Ce placement tardif lui « sauvera la vie », mais elle constate un « criant manque de formation dans la détection des maltraitances ». Afin de pallier ces défaillances, une fois devenue médecin, elle crée en 2021 des équipes mobiles chargées de repérer les enfants victimes de violences intrafamiliales au sein des hôpitaux.
Financées par la Fondation des hôpitaux, ces équipes seront pérennisées sous forme d'unités d'accueil pédiatrique pour les enfants en danger (Uaped) et d'équipes pédiatriques régionales référentes pour les enfants en danger (Epred). « Là, j'ai réalisé que des mesures de mécénat pouvaient guider une politique publique ! », lance-t-elle, enthousiaste.

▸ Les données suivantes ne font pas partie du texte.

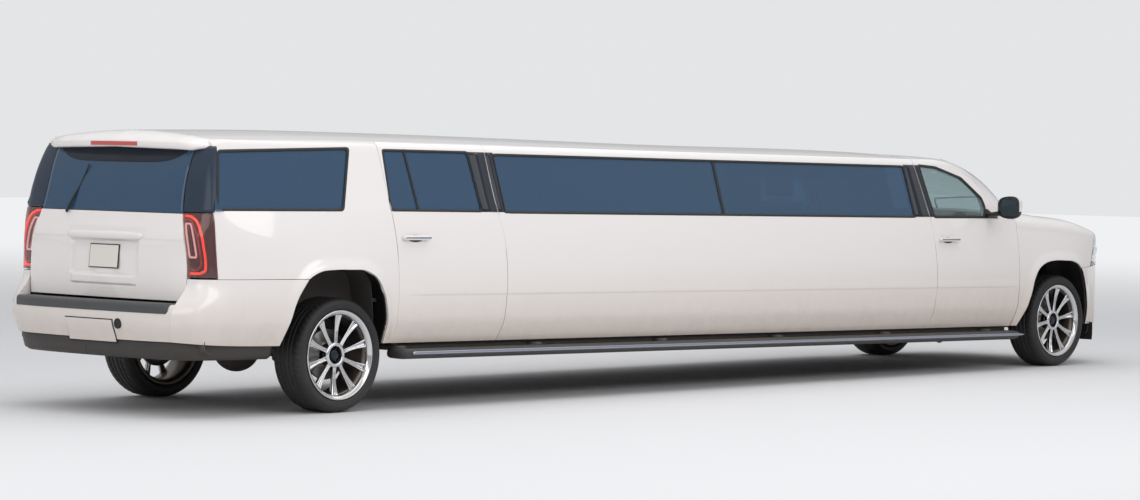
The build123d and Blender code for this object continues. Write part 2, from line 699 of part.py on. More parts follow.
with BuildPart() as cargo_floor:
    add(block((CARGO_FRONT - 20, CARGO_FRONT), (-1000, 1000), (FLOOR_LOW, CARGO)))
    add(block((TAIL + 118, CARGO_FRONT), (-1000, 1000), (CARGO - 25, CARGO)))
    add(both_sides(arch_prism("rear", 14, 700, 1010)), mode=Mode.SUBTRACT)
    add(both_sides(wheelhouse))
    add(inner, mode=Mode.INTERSECT)
    add(both_sides(door_swings[0]), mode=Mode.SUBTRACT)
save(cargo_floor.part, "cargo_floor", TIPPED)
with BuildPart() as bulkhead:
    add(block((FIREWALL + FIT, FIREWALL + 30), (-1000, 1000), (FLOOR_LOW, 1500)))
    add(block((TUNNEL_REAR - 20, FIREWALL + 30), (-200, 200), (FLOOR + FIT, 800)))
    add(tunnel_bore, mode=Mode.SUBTRACT)
    add(inner, mode=Mode.INTERSECT)
    for swing in door_swings:
        add(both_sides(swing), mode=Mode.SUBTRACT)
save(bulkhead.part, "bulkhead", TIPPED)

# Chassis frame: two box rails with a kick-up over the rear axle, crossmembers and body mounts
RAIL_IN, RAIL_OUT = 427, 503
RAIL_DEPTH = 120
RAIL_LINE = (
    (TAIL + TAIL_WALL, 535), (-620, 535), (-420, 670), (160, 670), (465, 440), (7500, 440), (7860, 466), (BEAM[0], 500))
CROSS_LOW, CROSS_HIGH = 380, 440
CROSSMEMBERS = {
    # name: station, low, high
    "tail": (-1080, 490, 570),
    "axle": (-370, 640, 700),
    "first": (900, CROSS_LOW, CROSS_HIGH),
    "second": (2400, CROSS_LOW, CROSS_HIGH),
    "third": (4000, CROSS_LOW, CROSS_HIGH),
    "fourth": (5600, CROSS_LOW, CROSS_HIGH),
    "gearbox": (7150, CROSS_LOW, CROSS_HIGH),
    "nose": (9040, 450, 540),
}
BODY_MOUNTS = ((-1000, 595, CARGO - 25), (0, 730, CARGO - 25), (1300, 500, FLOOR_LOW), (3000, 500, FLOOR_LOW),
               (5000, 500, FLOOR_LOW), (6600, 500, FLOOR_LOW))
rail_top = [(x, z + RAIL_DEPTH / 2) for x, z in RAIL_LINE]
rail_outline = rail_top + [(x, z - RAIL_DEPTH) for x, z in reversed(rail_top)]
with BuildPart() as chassis:
    add(both_sides(side_prism(rail_outline, RAIL_IN, RAIL_OUT)))
    for station, low, high in CROSSMEMBERS.values():
        with Locations((station, 0, (low + high) / 2)):
            Box(70, 2 * RAIL_IN + 20, high - low)
    for station, low, high in BODY_MOUNTS:
        for side in (-1, 1):
            with Locations((station, side * (RAIL_IN + RAIL_OUT) / 2, (low + high) / 2)):
                Cylinder(36, high - low)
save(chassis.part, "chassis_frame", TIPPED)

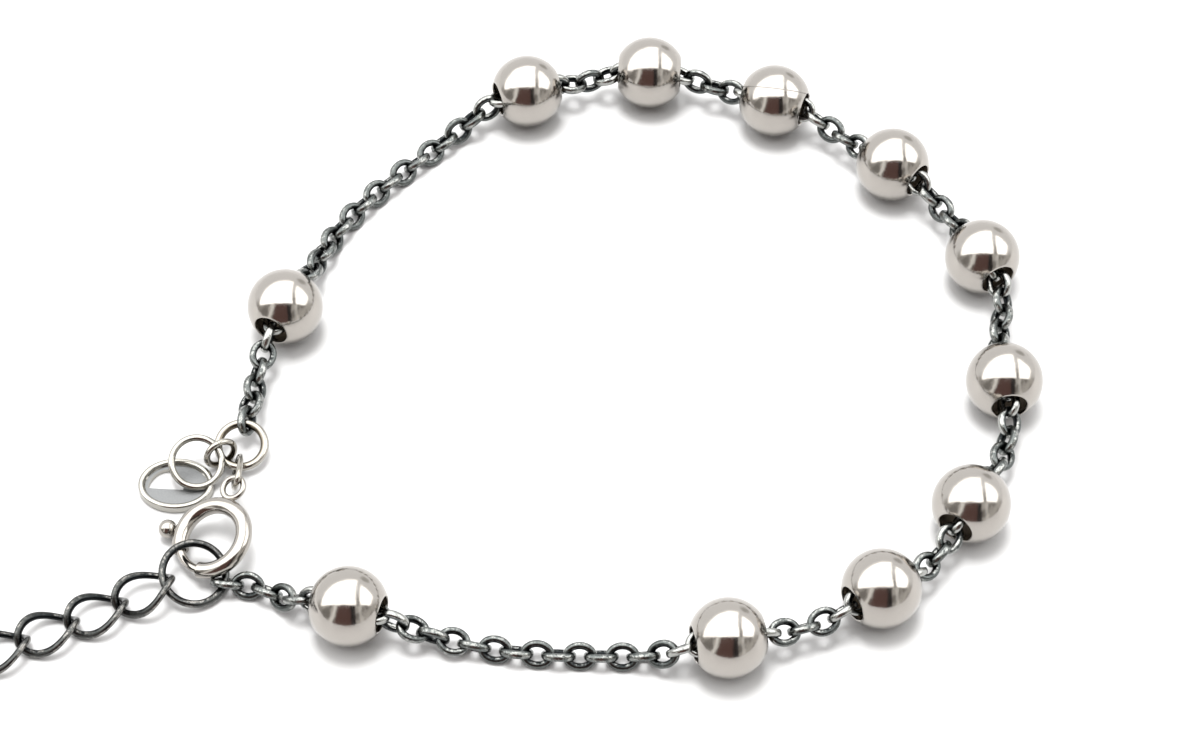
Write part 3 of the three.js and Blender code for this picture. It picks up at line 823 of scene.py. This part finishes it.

Un an plus tard, en 2022, elle crée l’association Impactes, destinée à améliorer les conditions de vie des enfants placés. L’organisme d’intérêt général propose un accompagnement scolaire et culturel aux jeunes relevant de l'ASE âgés de 0 à 25 ans, adapté selon leur âge.
Céline Greco est en charge de l'unité de la douleur et des soins de l'hôpital Necker-enfants malades. Crédit : Léanna Voegeli
L’association travaille également à la création de centres d'appui à l'enfance, des structures de soins médicaux et psychologiques de proximité visant à mieux prendre en charge la santé des jeunes. La chercheuse a en effet constaté de fortes défaillances dans ce domaines : en sortant de l’ASE à 18 ans, elle pesait toujours une trentaine de kilos. « Depuis une étude de 1998, nous savons qu’un enfant de l’ASE perd 20 ans d’espérance de vie en raison des traumatismes qu’il subit. Il faut enfin que la question soit prise à bras le corps ! », argue-t-elle en réajustant ses lunettes.
Elle souligne avoir vu les failles du système des deux côtés : en tant que principale concernée mais aussi dans l’exercice de son métier en aidant d’autres enfants victimes. C’est grâce à cette vision globale qu’elle a imaginé la création de ces centres d'un genre nouveau.
Depuis une étude de 1998, nous savons qu'un enfant de l'ASE perd 20 ans d'espérance de vie en raison des traumatismes qu'il subit. Il faut enfin que la question soit prise à bras le corps ! »
Une empathie naturelle
Vice-présidente du Conseil national de la protection de l’enfance de 2016 à 2019, juriste et ancienne inspectrice à l'ASE, Michèle Creoff rencontre Céline Greco en 2017, quand cette dernière devient membre de l’instance. Elle évoque deux mots qui caractérisent celle qui est devenue son amie : détermination et ténacité.
Elle souligne aussi une empathie naturelle et une « extrême bienveillance ». « Lorsqu'on travaille avec Céline Greco, on devient forcément son ami. Céline est d’une fidélité et d’une solidarité très profondes », raconte-t-elle . « Elle ne lâche jamais et est extrêmement rigoureuse. Elle sait où elle va et s’attaque aux éventuels freins étape par étape », ajoute-t-elle.
Cette persévérance, permettra la pose symbolique de la première pierre du premier centre d'appui à l'enfance le 6 mai, sur le site d'une ancienne école dans le 12e arrondissement de Paris. Il devrait ouvrir ses portes en septembre.
L'ambition de Céline Greco est que ces centres se déploient dans chaque département français d'ici dix ans.